- **Your goal**
Give every line below again, exactly.

- **Available data**
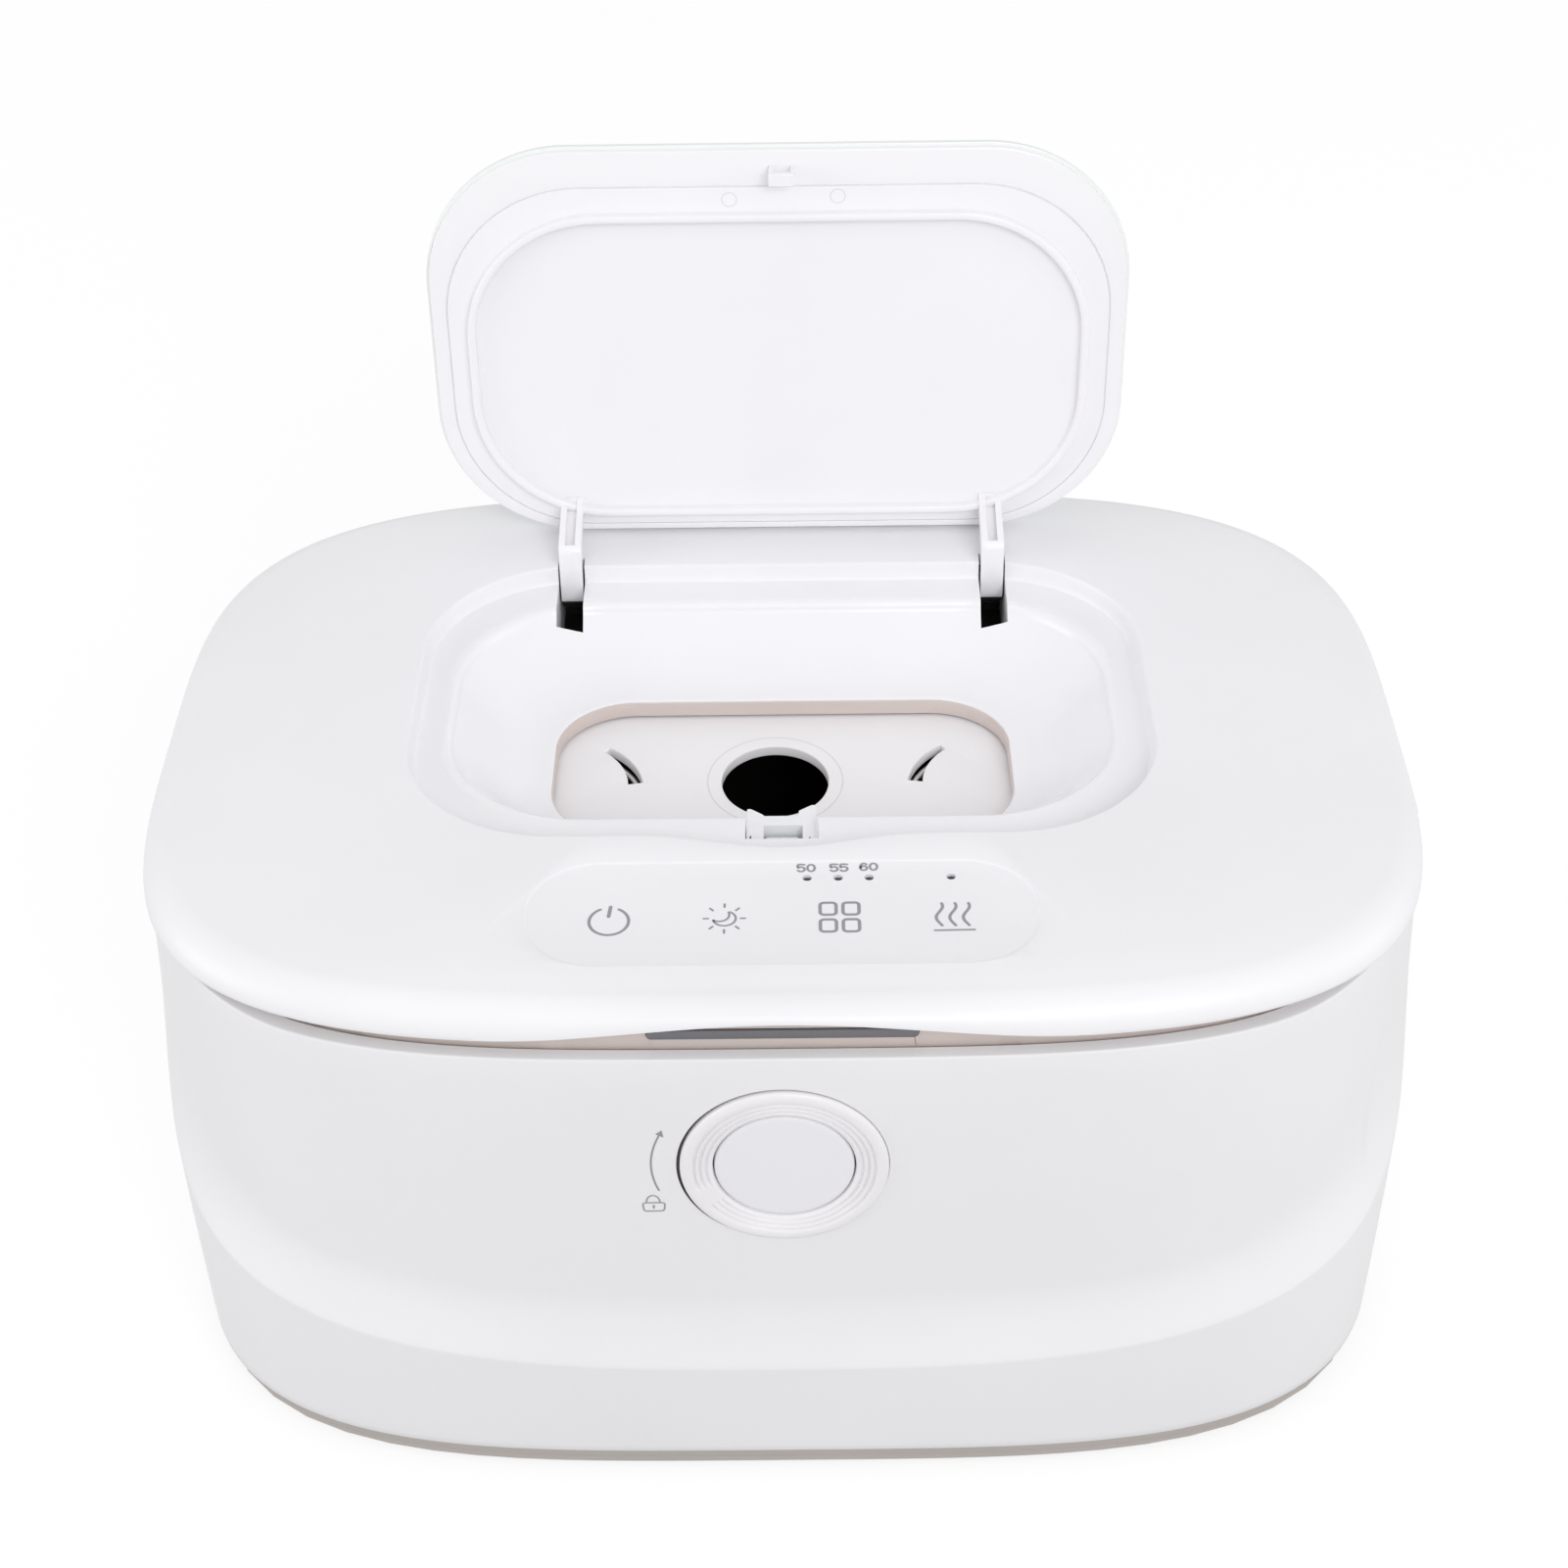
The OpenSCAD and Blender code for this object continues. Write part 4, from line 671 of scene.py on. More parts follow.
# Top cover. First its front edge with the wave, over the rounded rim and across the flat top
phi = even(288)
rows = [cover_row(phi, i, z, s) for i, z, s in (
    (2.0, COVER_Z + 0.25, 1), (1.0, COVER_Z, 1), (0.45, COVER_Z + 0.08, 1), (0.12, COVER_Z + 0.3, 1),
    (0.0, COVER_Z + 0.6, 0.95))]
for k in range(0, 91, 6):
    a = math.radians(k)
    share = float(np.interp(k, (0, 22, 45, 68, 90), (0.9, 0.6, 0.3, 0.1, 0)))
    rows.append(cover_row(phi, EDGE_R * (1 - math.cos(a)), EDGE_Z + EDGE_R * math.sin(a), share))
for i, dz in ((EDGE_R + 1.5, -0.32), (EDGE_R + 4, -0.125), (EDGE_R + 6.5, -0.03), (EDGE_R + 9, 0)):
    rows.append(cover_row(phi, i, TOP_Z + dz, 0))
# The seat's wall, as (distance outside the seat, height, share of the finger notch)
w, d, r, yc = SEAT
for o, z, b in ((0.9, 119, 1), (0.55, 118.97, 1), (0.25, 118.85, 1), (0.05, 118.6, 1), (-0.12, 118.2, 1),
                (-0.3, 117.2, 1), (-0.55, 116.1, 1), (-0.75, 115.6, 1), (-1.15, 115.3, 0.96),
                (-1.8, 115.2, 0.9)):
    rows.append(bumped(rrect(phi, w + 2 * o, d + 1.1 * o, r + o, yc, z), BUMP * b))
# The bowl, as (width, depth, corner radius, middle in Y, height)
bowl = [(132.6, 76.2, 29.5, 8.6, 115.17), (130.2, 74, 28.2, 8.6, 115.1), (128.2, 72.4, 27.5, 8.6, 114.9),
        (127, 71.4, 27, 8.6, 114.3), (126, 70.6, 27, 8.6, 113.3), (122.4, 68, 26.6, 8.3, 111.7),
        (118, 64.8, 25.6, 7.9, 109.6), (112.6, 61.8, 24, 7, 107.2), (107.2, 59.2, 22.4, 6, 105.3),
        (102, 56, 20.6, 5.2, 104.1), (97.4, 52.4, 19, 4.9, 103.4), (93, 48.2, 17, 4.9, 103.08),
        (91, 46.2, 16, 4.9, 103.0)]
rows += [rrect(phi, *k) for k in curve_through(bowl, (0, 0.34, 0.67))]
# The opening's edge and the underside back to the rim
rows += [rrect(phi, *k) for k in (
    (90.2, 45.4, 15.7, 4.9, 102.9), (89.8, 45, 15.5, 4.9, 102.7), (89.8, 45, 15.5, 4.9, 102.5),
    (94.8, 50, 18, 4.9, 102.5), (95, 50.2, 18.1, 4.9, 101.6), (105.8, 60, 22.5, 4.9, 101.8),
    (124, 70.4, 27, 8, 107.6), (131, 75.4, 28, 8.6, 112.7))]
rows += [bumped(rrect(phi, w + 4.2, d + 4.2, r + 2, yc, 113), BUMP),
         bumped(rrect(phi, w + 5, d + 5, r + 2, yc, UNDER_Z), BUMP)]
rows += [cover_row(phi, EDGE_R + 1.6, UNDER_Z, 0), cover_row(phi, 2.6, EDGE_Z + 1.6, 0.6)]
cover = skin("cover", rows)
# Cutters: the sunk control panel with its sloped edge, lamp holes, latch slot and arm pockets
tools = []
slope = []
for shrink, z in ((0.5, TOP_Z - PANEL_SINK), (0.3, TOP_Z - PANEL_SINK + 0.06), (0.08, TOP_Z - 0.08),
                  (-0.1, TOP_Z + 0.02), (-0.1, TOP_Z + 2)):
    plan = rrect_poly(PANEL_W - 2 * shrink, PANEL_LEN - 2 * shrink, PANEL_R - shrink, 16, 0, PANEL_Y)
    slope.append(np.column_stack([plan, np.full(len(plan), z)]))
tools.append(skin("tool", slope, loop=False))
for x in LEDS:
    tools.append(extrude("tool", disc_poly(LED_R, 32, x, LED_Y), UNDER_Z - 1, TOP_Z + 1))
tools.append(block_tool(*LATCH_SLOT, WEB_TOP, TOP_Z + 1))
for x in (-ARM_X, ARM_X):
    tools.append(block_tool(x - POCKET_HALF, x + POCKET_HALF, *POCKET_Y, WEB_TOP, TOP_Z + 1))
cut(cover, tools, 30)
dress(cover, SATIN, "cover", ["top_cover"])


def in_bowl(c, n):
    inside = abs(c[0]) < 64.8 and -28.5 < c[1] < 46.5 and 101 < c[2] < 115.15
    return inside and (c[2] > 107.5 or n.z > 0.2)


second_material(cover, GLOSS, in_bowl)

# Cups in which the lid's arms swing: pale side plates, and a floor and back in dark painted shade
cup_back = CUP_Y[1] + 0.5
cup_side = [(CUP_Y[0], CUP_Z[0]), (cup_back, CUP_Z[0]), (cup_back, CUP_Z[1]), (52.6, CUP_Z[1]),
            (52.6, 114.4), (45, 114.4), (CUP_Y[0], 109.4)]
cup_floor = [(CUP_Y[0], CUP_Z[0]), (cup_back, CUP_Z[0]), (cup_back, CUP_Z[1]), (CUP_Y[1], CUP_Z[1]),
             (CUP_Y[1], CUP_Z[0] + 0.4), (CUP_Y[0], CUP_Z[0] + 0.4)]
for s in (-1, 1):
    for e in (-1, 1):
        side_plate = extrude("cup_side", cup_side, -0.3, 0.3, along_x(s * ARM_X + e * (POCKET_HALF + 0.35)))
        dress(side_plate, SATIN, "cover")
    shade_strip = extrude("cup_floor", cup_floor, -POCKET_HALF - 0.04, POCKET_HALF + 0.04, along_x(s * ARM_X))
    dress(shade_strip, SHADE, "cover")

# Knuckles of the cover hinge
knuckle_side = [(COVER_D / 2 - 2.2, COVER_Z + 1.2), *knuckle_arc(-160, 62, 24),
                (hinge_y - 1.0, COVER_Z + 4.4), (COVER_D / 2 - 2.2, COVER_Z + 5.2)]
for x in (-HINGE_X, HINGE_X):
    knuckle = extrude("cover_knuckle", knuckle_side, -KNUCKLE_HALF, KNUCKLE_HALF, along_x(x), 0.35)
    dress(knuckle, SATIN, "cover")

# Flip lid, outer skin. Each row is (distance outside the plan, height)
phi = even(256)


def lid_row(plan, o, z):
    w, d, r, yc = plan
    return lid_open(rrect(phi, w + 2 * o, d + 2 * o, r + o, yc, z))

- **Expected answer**
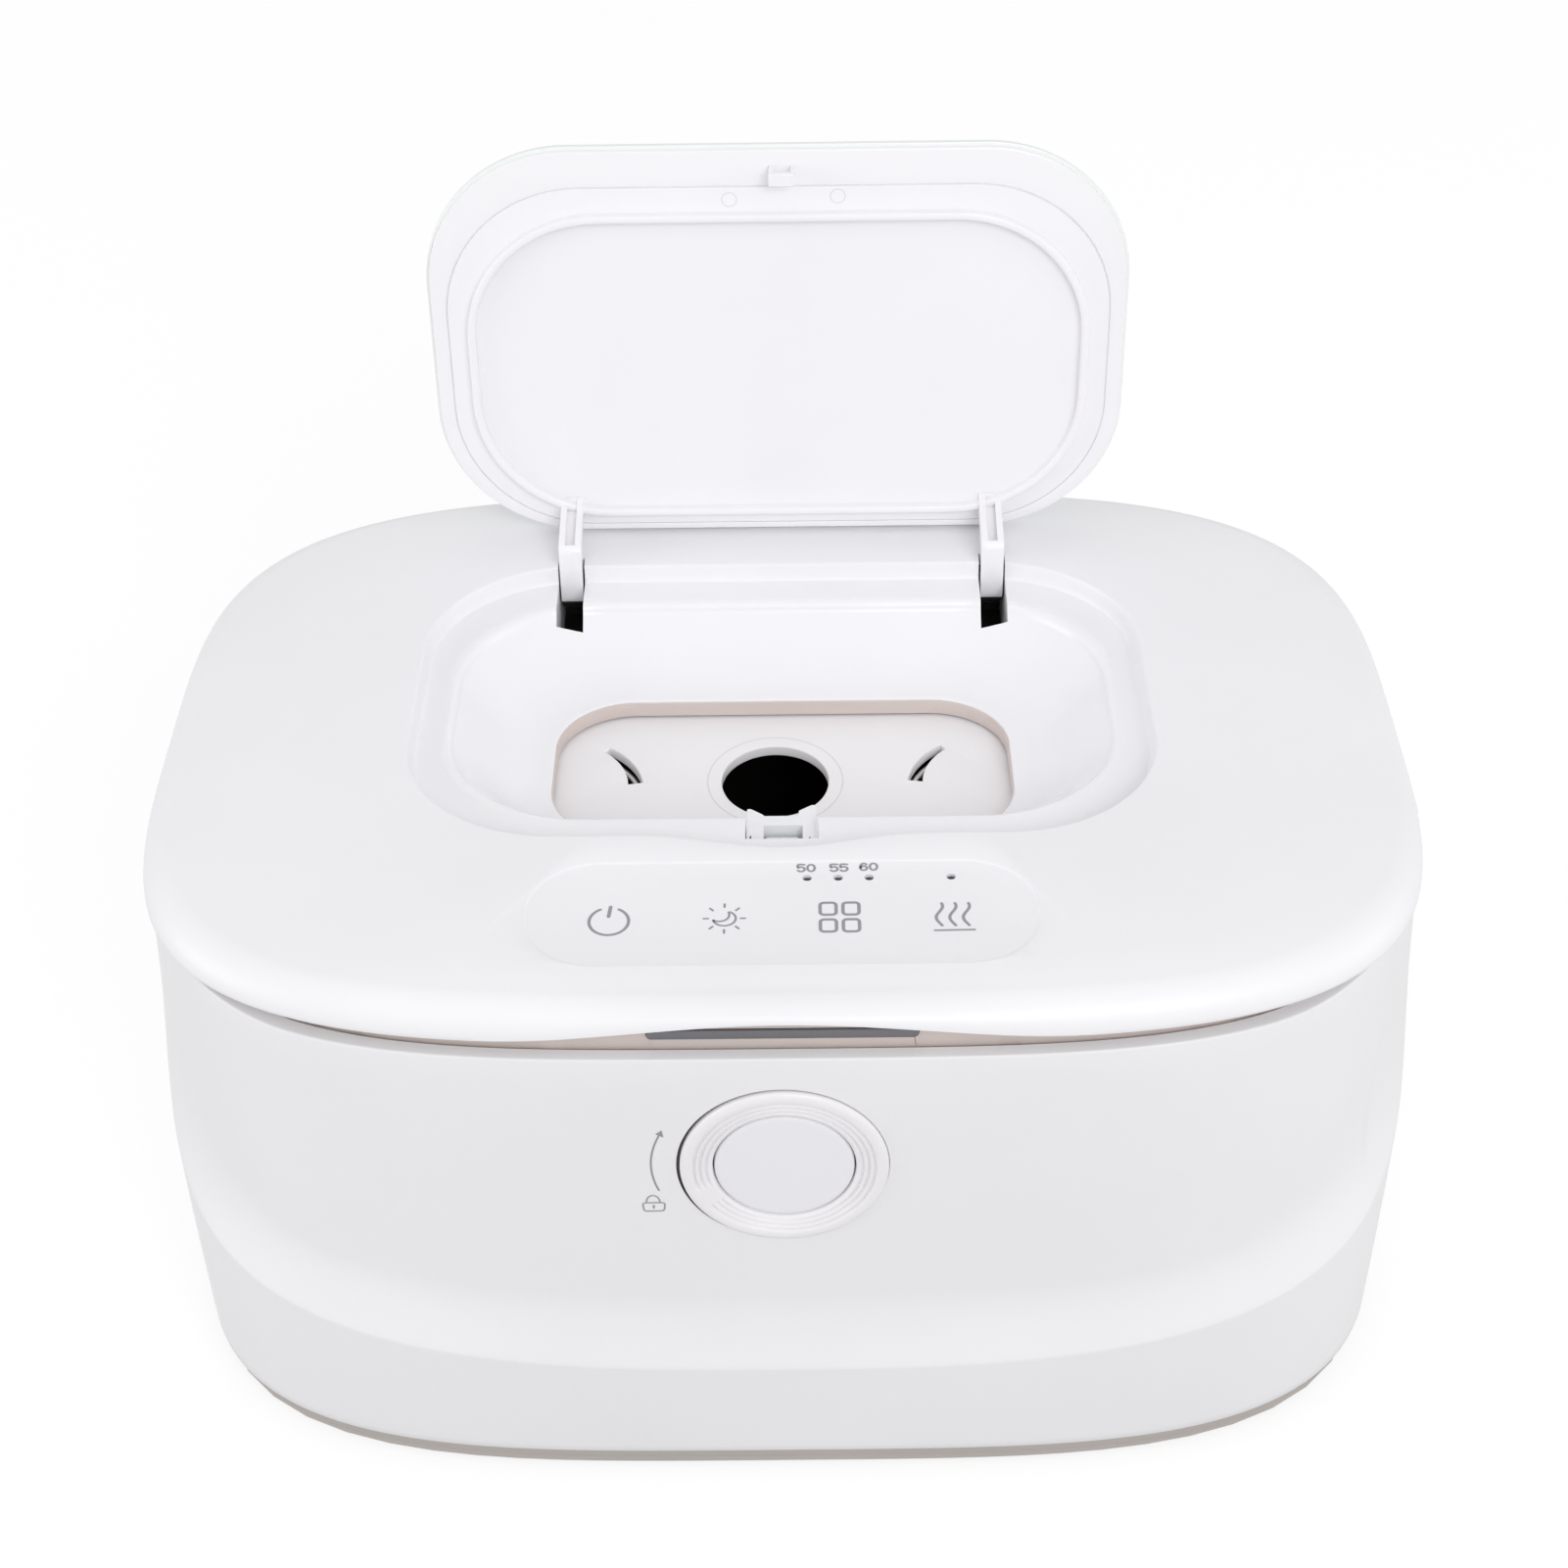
The OpenSCAD and Blender code for this object continues. Write part 4, from line 671 of scene.py on. More parts follow.
# Top cover. First its front edge with the wave, over the rounded rim and across the flat top
phi = even(288)
rows = [cover_row(phi, i, z, s) for i, z, s in (
    (2.0, COVER_Z + 0.25, 1), (1.0, COVER_Z, 1), (0.45, COVER_Z + 0.08, 1), (0.12, COVER_Z + 0.3, 1),
    (0.0, COVER_Z + 0.6, 0.95))]
for k in range(0, 91, 6):
    a = math.radians(k)
    share = float(np.interp(k, (0, 22, 45, 68, 90), (0.9, 0.6, 0.3, 0.1, 0)))
    rows.append(cover_row(phi, EDGE_R * (1 - math.cos(a)), EDGE_Z + EDGE_R * math.sin(a), share))
for i, dz in ((EDGE_R + 1.5, -0.32), (EDGE_R + 4, -0.125), (EDGE_R + 6.5, -0.03), (EDGE_R + 9, 0)):
    rows.append(cover_row(phi, i, TOP_Z + dz, 0))
# The seat's wall, as (distance outside the seat, height, share of the finger notch)
w, d, r, yc = SEAT
for o, z, b in ((0.9, 119, 1), (0.55, 118.97, 1), (0.25, 118.85, 1), (0.05, 118.6, 1), (-0.12, 118.2, 1),
                (-0.3, 117.2, 1), (-0.55, 116.1, 1), (-0.75, 115.6, 1), (-1.15, 115.3, 0.96),
                (-1.8, 115.2, 0.9)):
    rows.append(bumped(rrect(phi, w + 2 * o, d + 1.1 * o, r + o, yc, z), BUMP * b))
# The bowl, as (width, depth, corner radius, middle in Y, height)
bowl = [(132.6, 76.2, 29.5, 8.6, 115.17), (130.2, 74, 28.2, 8.6, 115.1), (128.2, 72.4, 27.5, 8.6, 114.9),
        (127, 71.4, 27, 8.6, 114.3), (126, 70.6, 27, 8.6, 113.3), (122.4, 68, 26.6, 8.3, 111.7),
        (118, 64.8, 25.6, 7.9, 109.6), (112.6, 61.8, 24, 7, 107.2), (107.2, 59.2, 22.4, 6, 105.3),
        (102, 56, 20.6, 5.2, 104.1), (97.4, 52.4, 19, 4.9, 103.4), (93, 48.2, 17, 4.9, 103.08),
        (91, 46.2, 16, 4.9, 103.0)]
rows += [rrect(phi, *k) for k in curve_through(bowl, (0, 0.34, 0.67))]
# The opening's edge and the underside back to the rim
rows += [rrect(phi, *k) for k in (
    (90.2, 45.4, 15.7, 4.9, 102.9), (89.8, 45, 15.5, 4.9, 102.7), (89.8, 45, 15.5, 4.9, 102.5),
    (94.8, 50, 18, 4.9, 102.5), (95, 50.2, 18.1, 4.9, 101.6), (105.8, 60, 22.5, 4.9, 101.8),
    (124, 70.4, 27, 8, 107.6), (131, 75.4, 28, 8.6, 112.7))]
rows += [bumped(rrect(phi, w + 4.2, d + 4.2, r + 2, yc, 113), BUMP),
         bumped(rrect(phi, w + 5, d + 5, r + 2, yc, UNDER_Z), BUMP)]
rows += [cover_row(phi, EDGE_R + 1.6, UNDER_Z, 0), cover_row(phi, 2.6, EDGE_Z + 1.6, 0.6)]
cover = skin("cover", rows)
# Cutters: the sunk control panel with its sloped edge, lamp holes, latch slot and arm pockets
tools = []
slope = []
for shrink, z in ((0.5, TOP_Z - PANEL_SINK), (0.3, TOP_Z - PANEL_SINK + 0.06), (0.08, TOP_Z - 0.08),
                  (-0.1, TOP_Z + 0.02), (-0.1, TOP_Z + 2)):
    plan = rrect_poly(PANEL_W - 2 * shrink, PANEL_LEN - 2 * shrink, PANEL_R - shrink, 16, 0, PANEL_Y)
    slope.append(np.column_stack([plan, np.full(len(plan), z)]))
tools.append(skin("tool", slope, loop=False))
for x in LEDS:
    tools.append(extrude("tool", disc_poly(LED_R, 32, x, LED_Y), UNDER_Z - 1, TOP_Z + 1))
tools.append(block_tool(*LATCH_SLOT, WEB_TOP, TOP_Z + 1))
for x in (-ARM_X, ARM_X):
    tools.append(block_tool(x - POCKET_HALF, x + POCKET_HALF, *POCKET_Y, WEB_TOP, TOP_Z + 1))
cut(cover, tools, 30)
dress(cover, SATIN, "cover", ["top_cover"])


def in_bowl(c, n):
    inside = abs(c[0]) < 64.8 and -28.5 < c[1] < 46.5 and 101 < c[2] < 115.15
    return inside and (c[2] > 107.5 or n.z > 0.2)


second_material(cover, GLOSS, in_bowl)

# Cups in which the lid's arms swing: pale side plates, and a floor and back in dark painted shade
cup_back = CUP_Y[1] + 0.5
cup_side = [(CUP_Y[0], CUP_Z[0]), (cup_back, CUP_Z[0]), (cup_back, CUP_Z[1]), (52.6, CUP_Z[1]),
            (52.6, 114.4), (45, 114.4), (CUP_Y[0], 109.4)]
cup_floor = [(CUP_Y[0], CUP_Z[0]), (cup_back, CUP_Z[0]), (cup_back, CUP_Z[1]), (CUP_Y[1], CUP_Z[1]),
             (CUP_Y[1], CUP_Z[0] + 0.4), (CUP_Y[0], CUP_Z[0] + 0.4)]
for s in (-1, 1):
    for e in (-1, 1):
        side_plate = extrude("cup_side", cup_side, -0.3, 0.3, along_x(s * ARM_X + e * (POCKET_HALF + 0.35)))
        dress(side_plate, SATIN, "cover")
    shade_strip = extrude("cup_floor", cup_floor, -POCKET_HALF - 0.04, POCKET_HALF + 0.04, along_x(s * ARM_X))
    dress(shade_strip, SHADE, "cover")

# Knuckles of the cover hinge
knuckle_side = [(COVER_D / 2 - 2.2, COVER_Z + 1.2), *knuckle_arc(-160, 62, 24),
                (hinge_y - 1.0, COVER_Z + 4.4), (COVER_D / 2 - 2.2, COVER_Z + 5.2)]
for x in (-HINGE_X, HINGE_X):
    knuckle = extrude("cover_knuckle", knuckle_side, -KNUCKLE_HALF, KNUCKLE_HALF, along_x(x), 0.35)
    dress(knuckle, SATIN, "cover")

# Flip lid, outer skin. Each row is (distance outside the plan, height)
phi = even(256)


def lid_row(plan, o, z):
    w, d, r, yc = plan
    return lid_open(rrect(phi, w + 2 * o, d + 2 * o, r + o, yc, z))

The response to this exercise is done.